Phrasen

Andere Bezeichnungen:

Wortgruppen (polnisch: fraza, grupa wyrazowa)

Phrasen im Überblick

Der strukturelle Aufbau eines Satzes erschließt sich nicht einfach dadurch, dass man ihn als eine lineare Ansammlung einzelner Wortformen auffasst. Zwischen Wortformen als Realisierungen einzelner Wortarten auf einer unteren Ebene und dem Satz auf höherer Ebene liegt eine weitere Beschreibungsebene, auf welcher die einzelnen Wortformen zu Wortgruppen zusammengefasst werden können. Sätze werden u.a. durch diese spezifischen Wortgruppen, den so genannten Phrasen konstituiert. Die Elemente der jeweiligen Phrasen - nämlich die Wortformen - gehören funktional zusammen und ihre Formeigenschaften können von einem bestimmten Element gesteuert werden. Dieses zentrale Element der Phrase wird als ihr Kopf bezeichnet. Dabei legt die Wortart des Kopfes die Bezeichnung der Phrase fest.
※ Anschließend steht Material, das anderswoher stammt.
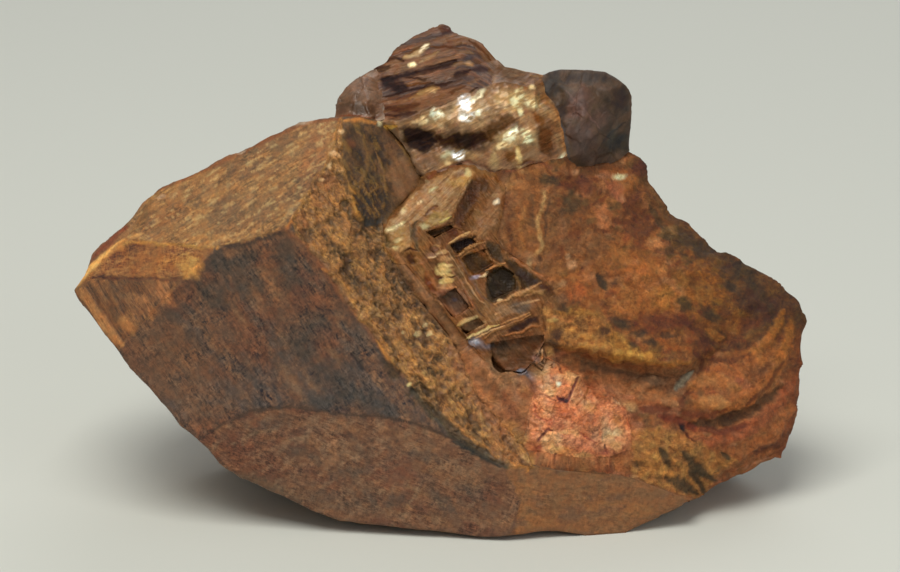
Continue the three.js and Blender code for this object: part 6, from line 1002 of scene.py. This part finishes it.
def build(node):
    v, t = CAD[node]
    fine, coarse = SIZE[node]
    facing = face_normals(v, t) @ OUT
    _, dist = neighbours(node, v[t].mean(1), 0.7)
    longest = np.where(facing > 0.1, fine, np.where(dist < 0.69, 1.6, coarse))
    if node == "columbite_crystal":  # finer where the surface is rough
        cx, cy, _ = to_face(v[t].mean(1))
        rough = np.minimum(area(CRYSTAL_F, cx, cy), area(CRYSTAL_G, cx, cy)) < 4
        longest[rough & (facing > 0.1)] = 0.225 * fine / SIZE[node][0]
    if node == "matrix_rock":  # and on the slopes round the plates
        cx, cy, cw = to_face(v[t].mean(1))
        slope = (facing <= 0.1) & (facing > -0.6) & (area(LADDER, cx, cy) < 9) & (cw > -8)
        longest[slope] = 0.4 * fine / SIZE[node][0]
    v, t, parent = refine(v, t, longest)
    n = normals(v, t)
    fw = smooth(0.05, 0.3, n @ OUT)
    low = v[:, 2] < 0.02
    near, dist = neighbours(node, v, 0.9)
    close = smooth(0.8, 0.3, dist)
    rf, rb = ROUND[node]
    # corners wear round, but not where minerals touch: there the clearance between the solids is closed, because they grew
    # into each other
    amount = np.array([np.where(fw > 0.5, 0.5 * (k < rf), 0.6 * (k < rb)) * ~low * (1 - close) for k in range(max(rf, rb, 1))])
    v = soften(v, t, amount)
    _, dist = neighbours(node, v, 1.2)
    v = v + closing(node, v)
    x, y, w = to_face(v)
    if node == "matrix_rock":  # the slope left of the ladder is worn smooth
        k = 0.5 * smooth(10, 6, line(BAND, x, y, 16)[0]) * (w > -8)
        v = soften(v, t, np.array([k] * 8))
        x, y, w = to_face(v)
    for cx, cy, r, across, up, out in PUSH.get(node, ()):
        k = np.exp(-((x - cx) ** 2 + (y - cy) ** 2) / r ** 2)[:, None] * (w > -12)[:, None]
        v = v + k * (RIGHT * across + UP * up + OUT * out)
    if node == "columbite_ladder":
        v = fill_cells(v)
    n = normals(v, t)
    fw = smooth(0.02, 0.25, n @ OUT)
    x, y, w = to_face(v)
    if node == "matrix_rock":
        fw = np.maximum(fw, smooth(11, 6, area(LADDER, x, y)) * smooth(-9, -6, w) * (n @ OUT > -0.5))
    back = sides(node, v, n)
    back.tint *= SHADE[node]; back.dark *= SHADE[node]
    f = np.nonzero(fw > 0.003)[0]
    s = front(x[f], y[f], np.stack([n[f] @ RIGHT, n[f] @ UP, n[f] @ OUT], 1), node)
    m = fw[f]
    for name in ("gloss", "metal", "net", "depth", "rise"):
        a, b = getattr(back, name), getattr(s, name)
        a[f] += (b - a[f]) * m
    for name in ("tint", "dark"):
        a, b = getattr(back, name), getattr(s, name)
        a[f] += (b - a[f]) * m[:, None]
    back.flow[f[m > 0.5]] = s.flow[m > 0.5]
    back.tint = np.maximum(back.tint * 1.12 - 0.016, 0.005); back.dark = np.maximum(back.dark * 1.12 - 0.016, 0.004)
    lift = smooth(0.0, 1.2, v[:, 2])
    inner = (dist < 0.5) & (fw < 0.3)
    move = np.where(inner, 0, back.rise * lift * np.where(fw > 0.3, 1 - 0.5 * smooth(0.6, 0.2, dist), 1))
    way = np.where(fw[:, None] > 0.5, OUT, n) if node == "mica_book" else n
    v = v + way * move[:, None]
    v[:, 2] = np.maximum(v[:, 2], 0)
    print(node, len(v), "points", len(t), "triangles", "relief", move.min().round(2), move.max().round(2))
    ob = to_object("visual_" + node, v, t, {"Tint": np.clip(back.tint, 0, 1), "Dark": np.clip(back.dark, 0, 1), "Gloss": back.gloss, "Metal": back.metal,
                                            "Net": back.net, "Depth": back.depth, "Flow": back.flow})
    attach(ob, "root"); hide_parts(node)
    return ob

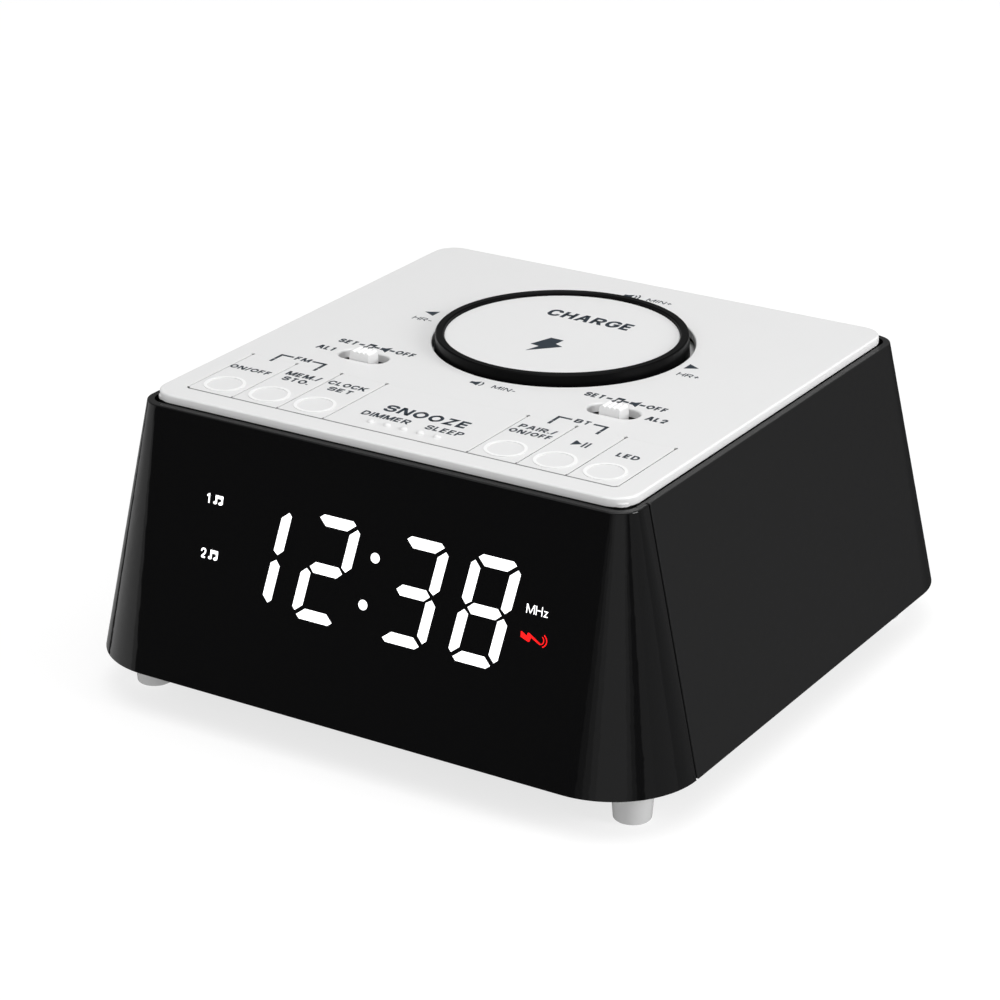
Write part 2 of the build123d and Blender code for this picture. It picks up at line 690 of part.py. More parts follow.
# --- Key board under the lid ----------------------------------------------------------------
with BuildPart() as key_board:
    with BuildSketch(Plane.XY.offset(KEY_BOARD_Z)):
        with Locations((0, -33.5)):
            RectangleRounded(114.0, 47.0, 2.0)
        with Locations((0, PAD_Y)):
            Circle(42.5, mode=Mode.SUBTRACT)
    extrude(amount=BOARD_T)
    add(
        columns(KEY_BOARD_SCREWS, SCREW_HOLE_R, KEY_BOARD_Z - 1, KEY_BOARD_Z + BOARD_T + 1),
        mode=Mode.SUBTRACT,
    )
keep("key_board", key_board)

key_middles = [(KEY_EDGES[i] + KEY_EDGES[i + 1]) / 2 for i in range(len(KEY_NAMES))]
key_switch_places = [(x, KEY_POST_Y) for x in key_middles]
keep("key_switches", tact_switches(key_switch_places, KEY_BOARD_Z + BOARD_T, 3.5, 0.8))

for side, case_x in (("left", -POCKET_X), ("right", POCKET_X)):
    with BuildPart() as slide_case:
        with BuildSketch(Plane.XY.offset(KEY_BOARD_Z + BOARD_T)):
            with Locations((case_x, POCKET_Y)):
                Rectangle(13.0, 5.6)
        extrude(amount=3.4)
        with BuildSketch(Plane.XY.offset(KEY_BOARD_Z + BOARD_T + 1.6)):
            with Locations((case_x, POCKET_Y)):
                Rectangle(2 * KNOB_TRAVEL + STEM + 0.8, STEM + 0.6)
        extrude(amount=4, mode=Mode.SUBTRACT)
    keep("slide_switch_" + side, slide_case)

# --- Display -----------------------------------------------------------------------------------


def segment_outlines():
    """Corner points of the seven segments of one upright digit, from its lower left corner."""
    w, h, t = DIGIT_W, DIGIT_H, SEGMENT_T
    mid = h / 2
    top = [
        (BAR_TIP, h - TIP_DROP), (BAR_EDGE, h), (w - BAR_EDGE, h), (w - BAR_TIP, h - TIP_DROP),
        (w - BAR_EDGE - 1, h - t), (BAR_EDGE + 1, h - t),
    ]
    right = [
        (w - TIP_DROP, h - POST_TIP), (w, h - POST_EDGE), (w, mid + MIDDLE_TIP + 1.3),
        (w - t / 2, mid + MIDDLE_TIP), (w - t, mid + MIDDLE_TIP + 0.9), (w - t, h - POST_TIP - 1.6),
    ]
    middle_bar = [
        (BAR_TIP + 0.5, mid), (BAR_EDGE + 0.8, mid + t / 2), (w - BAR_EDGE - 0.8, mid + t / 2),
        (w - BAR_TIP - 0.5, mid), (w - BAR_EDGE - 0.8, mid - t / 2), (BAR_EDGE + 0.8, mid - t / 2),
    ]

    def flip_x(points):
        return [(w - x, y) for x, y in points]

    def flip_y(points):
        return [(x, h - y) for x, y in points]

    return {
        "a": top,
        "b": right,
        "c": flip_y(right),
        "d": flip_y(top),
        "e": flip_x(flip_y(right)),
        "f": flip_x(right),
        "g": middle_bar,
    }


def segment_faces():
    """All 28 slanted segments and the colon, on the front cover's plane."""
    bottom = -(DIGIT_TOP + DIGIT_H)
    with BuildSketch() as faces:
        for left in DIGIT_LEFTS:
            for points in segment_outlines().values():
                with BuildLine():
                    Polyline(
                        *[(left + x + y * tan(DIGIT_SLANT), bottom + y) for x, y in points],
                        close=True,
                    )
                make_face()
        with Locations(*[(x, -s) for x, s in COLON_DOTS]):
            Circle(COLON_R)
    return faces.sketch


segments = segment_faces()
with BuildPart() as display_segments:
    with BuildSketch(front_plane(CASE_FRONT - 5.0)):
        add(segments)
    extrude(amount=5.0)
keep("display_segments", display_segments)

with BuildPart() as display_case:
    with BuildSketch(front_plane(CASE_FRONT - CASE_DEPTH)):
        with Locations((CASE_X, -CASE_S)):
            Rectangle(CASE_L, CASE_W)
    extrude(amount=CASE_DEPTH)
    with BuildSketch(front_plane(CASE_FRONT - 5.0)):
        add(segments)
    extrude(amount=6.0, mode=Mode.SUBTRACT)
keep("display_case", display_case)

with BuildPart() as display_board:
    with BuildSketch(front_plane(CASE_FRONT - CASE_DEPTH - BOARD_T)):
        with Locations((CASE_X, -CASE_S)):
            Rectangle(CASE_L + 4, CASE_W + 2)
    extrude(amount=BOARD_T)
keep("display_board", display_board)

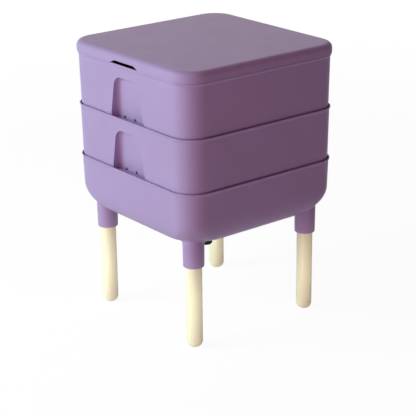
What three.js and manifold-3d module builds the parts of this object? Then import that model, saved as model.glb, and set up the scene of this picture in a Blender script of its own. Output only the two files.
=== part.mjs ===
// Wormery: a lid and two stacking worm trays over a collector base on four round wooden legs,
// with a drain tap under the middle of the base.
// Millimetres, +Z up, origin on the ground under the middle of the stack.
// -Y is the front, where the trays' finger recesses and the lid's notch are; the back has the same.

import * as THREE from 'three';
import { mergeVertices } from 'three/addons/utils/BufferGeometryUtils.js';
import Module from 'manifold-3d';

const wasm = await Module();
wasm.setup();

// Fits shared by every piece
const SEAT_GAP = 0.3;
const OVERRUN = 2;

// Square stack: half widths are measured from the middle to a flat side
const FOOT_HALF_WIDTH = 185;
const WALL_DRAFT = 2.2;
const WALL = 3;
const CORNER_RADIUS = 44;
const LOWER_CORNER_RADIUS = 40;

// Rim of every unit, and the ledge inside it that carries the unit above
const RIM_THICKNESS = 3.2;
const RIM_BAND = 5;
const RIM_FLARE = 4;
const RIM_CHAMFER = 0.8;
const NEST_CLEARANCE = 1;
const LEDGE_DROP = 8;
const LEDGE_WIDTH = 4.5;
const LEDGE_THICKNESS = 2.5;
const LEDGE_RAMP = 5;

// Trays
const TRAY_WALL_HEIGHT = 112.8;
const NEST_DEPTH = 5.5;
const PLUG_CLEARANCE = 0.8;
const FLOOR_THICKNESS = 3;
const FLOOR_HOLE_RADIUS = 2.5;
const FLOOR_HOLE_PITCH = 38;
const FLOOR_HOLE_MARGIN = 8;

// Finger recess in the front and back of each tray
const RECESS_FOOT_HALF_WIDTH = 54;
const RECESS_TOP_HALF_WIDTH = 40;
const RECESS_TOP_DROP = 25;
const RECESS_CORNER_RADIUS = 20;
const RECESS_FOOT_DEPTH = 21;
const RECESS_TOP_DEPTH = 10;
const RECESS_SHELF_LIFT = 1.5;
const RECESS_WALL = 2.5;
const VENT_WIDTH = 8;
const VENT_HEIGHT = 7;
const VENT_PITCH = 33;
const VENT_COUNT = 3;

// Lid
const LID_OVERHANG = 1.3;
const LID_HEIGHT = 21.9;
const LID_TOP_FILLET = 12.4;
const LID_WALL = 3;
const LID_RIB_DEPTH = 6;
const LID_RIB_THICKNESS = 2.2;
const NOTCH_FOOT_HALF_WIDTH = 45.6;
const NOTCH_TOP_HALF_WIDTH = 31.7;
const NOTCH_HEIGHT = 6.5;

// Collector base
const BASE_HEIGHT = 113.4;
const BASE_FOOT_DRAFT = 1.7;
const BASE_FILLET_HEIGHT = 54;
const BASE_FILLET_WIDTH = 38;
const BASE_FOOT_CORNER_RADIUS = 85;
const DRAIN_FALL = 5;
const DRAIN_PAD_HALF_WIDTH = 26;

// Legs and the sockets that take them
const LEG_LENGTH = 239.7;
const LEG_RADIUS = 15.8;
const LEG_FOOT_ROUNDING = 12.8;
const LEG_TOP_CHAMFER = 2;
const LEG_INSET = 43.1;
const SOCKET_DROP = 44;
const SOCKET_WALL = 4.3;
const SOCKET_ROOF = 3;
const SOCKET_MOUTH_ROUNDING = 1.5;
const SOCKET_DRAFT = 0.8;
const SOCKET_BORE_RISE = 27;

// Drain tap: the flow runs straight down through it, and a plug across it turns to open
const TAP_BORE_RADIUS = 7.8;
const TAIL_RADIUS = 10;
const TAIL_LENGTH = 21;
const THREAD_DEPTH = 0.6;
const THREAD_PITCH = 3;
const WASHER_THICKNESS = 3;
const INNER_WASHER_THICKNESS = 2;
const WASHER_RADIUS = 16.5;
const FLANGE_RADIUS = 18;
const FLANGE_THICKNESS = 4;
const NUT_HALF_FLATS = 15;
const NUT_THICKNESS = 8;
const NUT_SIDES = 6;
const TAP_BODY_RADIUS = 13.4;
const TAP_BODY_LENGTH = 70;
const TAP_FOOT_ROUNDING = 4;
const PLUG_DROP = 36;
const PLUG_RADIUS = 11.6;
const BARREL_WALL = 3;
const BARREL_HALF_LENGTH = 20;
const LEVER_HUB_THICKNESS = 9;
const LEVER_HUB_WALL = 3;
const LEVER_LENGTH = 40;
const LEVER_WIDTH = 12;
const LEVER_THICKNESS = 5;
const RING_GROOVE_DEPTH = 1.6;
const RING_GROOVE_WIDTH = 2.4;
const CLIP_THICKNESS = 1.6;
const CLIP_WIDTH = 4;
const CLIP_GROOVE_DEPTH = 1.5;
const PLUG_TAIL = 3;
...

Phrasen oder Kombinationen von Phrasen können als unmittelbare Konstituenten des Satzes fungieren. Sie können zusammen mit dem Verbalkomplex Sätze bilden.

Die Verwendung der Lexeme Wortgruppe und Phrase ist insofern etwas ungenau, als beide intuitiv Mengen mehrerer Wortformen erwarten lassen. Grundsätzlich können Phrasen durch mehrere Elemente realisiert werden. Nominalphrasen, Pronominalphrasen, Adjektivphrasen und Adverbphrasen können aber auch aus nur einer einzigen Wortform bestehen.

Der Satz

Veränderungen sind möglich.

besteht aus einer Verbform und aus zwei Phrasen, einer Nominalphrase und einer Adjektivphrase, die je aus nur einem Element bestehen, dem Nomen bzw. dem Adjektiv. Das Nomen und das Adjektiv sind die Grundelemente - die sog. Köpfe - der jeweiligen Phrasen. Phrasen sind über ihren Kopf hinaus prinzipiell ausbaufähig:

Veränderungen sind möglich.
Die Veränderungen sind möglich.
Die meisten Veränderungen sind möglich.
Die meisten Veränderungen im Text sind möglich.
Die meisten Veränderungen im Text sind sehr gut möglich.

Phrasen sind nicht nur beliebige Folgen von Wortformen. Phrasen sind Wortgruppen, deren Elemente syntaktisch und semantisch funktional zusammengehören, eine Einheit bilden und bestimmten syntaktischen Regeln folgen.

Der Phrasenkopf ist nicht tilgbar, es sei denn, dass er unmissverständlich aus dem Kontext hervorgeht.
Es war einmal ein König. Der (König) hatte zwei Söhne, einen rechtschaffenen (Sohn) und einen tückischen (Sohn).
Katrin verliert oft ihre Kugelschreiber. Schon wieder hat sie einen (Kugelschreiber) verloren.

Syntaktische Eigenschaften von Phrasen

Phrasen sind zentrale Einheiten des syntaktischen Formaufbaus unterhalb der Satzgrenze.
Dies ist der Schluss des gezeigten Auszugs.